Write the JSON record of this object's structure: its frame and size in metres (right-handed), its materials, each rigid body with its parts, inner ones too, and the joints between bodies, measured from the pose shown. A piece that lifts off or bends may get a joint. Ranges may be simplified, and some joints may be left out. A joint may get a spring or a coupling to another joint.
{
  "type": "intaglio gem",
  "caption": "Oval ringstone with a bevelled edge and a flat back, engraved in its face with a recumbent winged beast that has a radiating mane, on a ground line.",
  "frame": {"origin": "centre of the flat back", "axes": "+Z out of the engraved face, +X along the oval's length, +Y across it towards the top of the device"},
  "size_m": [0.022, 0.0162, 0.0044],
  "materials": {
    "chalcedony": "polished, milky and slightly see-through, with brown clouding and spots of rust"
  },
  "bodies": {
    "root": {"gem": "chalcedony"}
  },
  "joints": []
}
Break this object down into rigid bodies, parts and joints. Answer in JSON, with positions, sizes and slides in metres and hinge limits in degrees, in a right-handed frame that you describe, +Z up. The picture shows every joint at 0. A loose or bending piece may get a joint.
=====
Your task is to output all of the data above word for word.

**Solution**
Write the JSON record of this object's structure: its frame and size in metres (right-handed), its materials, each rigid body with its parts, inner ones too, and the joints between bodies, measured from the pose shown. A piece that lifts off or bends may get a joint. Ranges may be simplified, and some joints may be left out. A joint may get a spring or a coupling to another joint.
{
  "type": "intaglio gem",
  "caption": "Oval ringstone with a bevelled edge and a flat back, engraved in its face with a recumbent winged beast that has a radiating mane, on a ground line.",
  "frame": {"origin": "centre of the flat back", "axes": "+Z out of the engraved face, +X along the oval's length, +Y across it towards the top of the device"},
  "size_m": [0.022, 0.0162, 0.0044],
  "materials": {
    "chalcedony": "polished, milky and slightly see-through, with brown clouding and spots of rust"
  },
  "bodies": {
    "root": {"gem": "chalcedony"}
  },
  "joints": []
}
Break this object down into rigid bodies, parts and joints. Answer in JSON, with positions, sizes and slides in metres and hinge limits in degrees, in a right-handed frame that you describe, +Z up. The picture shows every joint at 0. A loose or bending piece may get a joint.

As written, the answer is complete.